John Fogerty – House of Blues (West Hollywood, CA)
Creedence Clearwater Revival’s Willie & the Poor Boys was probably the first rock music to sneak into my psyche. It was a reel-to-reel copy which, alongside tapes by Neil Diamond, O.C. Smith and Bread, comprised my father’s music collection. I remember spending hours staring at the cool album cover — four hippie white guys strumming away on a dusty street corner while a young African American kid digs the groove — much more vividly than I remember hearing the music itself. Nonetheless, I am sure it invaded my brain and found a permanent spot in my memory banks. 25 years later, I blame John Fogerty, Tom Fogerty, Stu Cook, Doug Clifford and my father for this twang-rock obsession of mine.
How my accountant father got into CCR, I could not fathom. Neil Diamond’s Hot August Night, that made sense to me, but I always thought Creedence was a pretty hip thing (sorry pa), if for no other reason than because I deemed them influential at one point during my rock ‘n’ roll education, and influential, as I deduced, meant they must have been for those “in the know.” (Duh.) But the rabid crowd who gathered at the House of Blues for this show shattered such intimate ideas. It was a very mainstream, boomerish crowd, the twice-a-year concertgoing types, ready to party like they were seeing Jimmy Buffett extolling the virtues of margaritas at the (your city here) summer fest. It was the reminder that Creedence’s tunes were not only soulful, politically charged and musically groundbreaking back in 1970, they were also all over the radio.
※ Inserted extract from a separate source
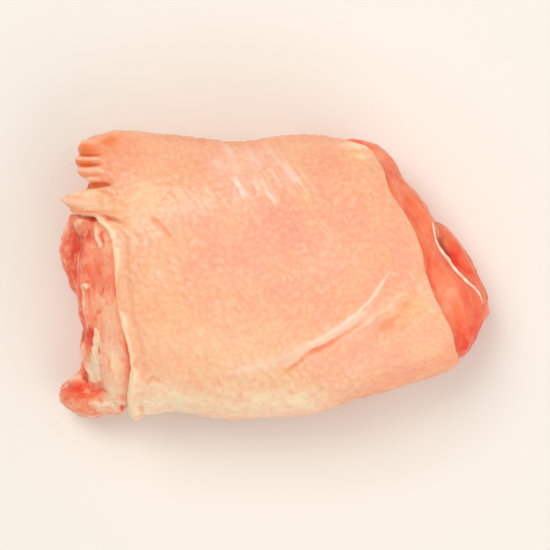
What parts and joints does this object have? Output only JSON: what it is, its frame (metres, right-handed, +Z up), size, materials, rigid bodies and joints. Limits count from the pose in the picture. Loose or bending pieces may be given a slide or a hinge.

On this night, John Fogerty rolled out the hits as if he were doing a late-night TV advertisement for a K-TEL collection. First came “Born on the Bayou”, then “Green River”, “Lodi”, “Looking Out My Back Door” and “Suzie Q”, all before Fogerty moved into the ’90s with a song from his new solo album, Blue Moon Swamp. Dressed like an extra from “The Dukes of Hazzard” in all denim and a red bandanna choker, Fogerty smiled proudly from the edge of the stage and sang with a ferocity that could not have been expected from someone who had done absolutely nothing that registered on the public’s radar in the last decade.
It was the early performance of “Lodi” that proved most poignant, not only because of the vibrancy of the effort, but because of lines like, “Somewhere I lost connection, I ran out of songs to play.” A lonesome tune about a two-bit musician stuck in a two-bit town, on this evening it might as well have been in reference to Fogerty’s own receding career. Because of his bitter, well-publicized legal battle with Fantasy Records kingpin Saul Zaentz, Fogerty had sworn off performing Creedence songs soon after the band called it quits in 1972. Plus, Swamp is only his fourth solo album in 25 years, his first in 11. Therefore, like the character in the song, Fogerty had pretty much run out of songs to play. But on this night, the classics were finally back in the repertoire. “Oh Lord, stuck in Lodi again” couldn’t have felt more joyful.
After the initial rush of hits, Fogerty and his four-piece backing band, which included veteran drummer Kenny Aronoff, settled in to the task of showcasing much of the new album. Cuts such as the dobro-fied “Joy of My Life” and the rockabilly-tinged “Southern Streamline” held up nicely against the Creedence classics. Others though, fell short of the achieving that magic, much like Swamp as a whole. Later, Fogerty resorted to schmaltz by playing a guitar in the shape of a baseball bat on the overblown, boomer anthem “Centerfield” and insisted on repeatedly delivering the “Do you feel all right?” between-song banter. Late-set renditions of “Heard It Through the Grapevine” and “Bad Moon Rising” conjured up images of dancing grapes and werewolves, respectively. These tracks proved a bit too classic (i.e., tired). Nonetheless, the crowd ate ’em up, happily reliving Haight-Ashbury glory-days images.
At the same time, songs such as “Lodi”, “Who’ll Stop The Rain” and “Long As I Can See The Light” sounded both timeless and contemporary. Any average alt-country band — hell, even some of the better ones — would die to have one such gem in its canon, and Fogerty has what seems like dozen from which to choose. Forget Gram, Neil and that Uncle Tupelo band I’ve heard so much about, Fogerty is the torchbearer.
Case in point: Early in the 29-song set, Fogerty brought out the legendary Fairfield Four (whose head count totaled five), to add some stirring gospel tinges to the new “A Hundred and Ten in the Shade” and CCR’s “Midnight Special”. Other boomer rockers might have used the opportunity to showcase a VH1-type laundry list of stars for the backup role, but Fogerty featured the oldest living gospel group on the planet. It was classic Fogerty, bringing deep American roots to the mainstream audience, much as he did with Creedence nearly three decades earlier.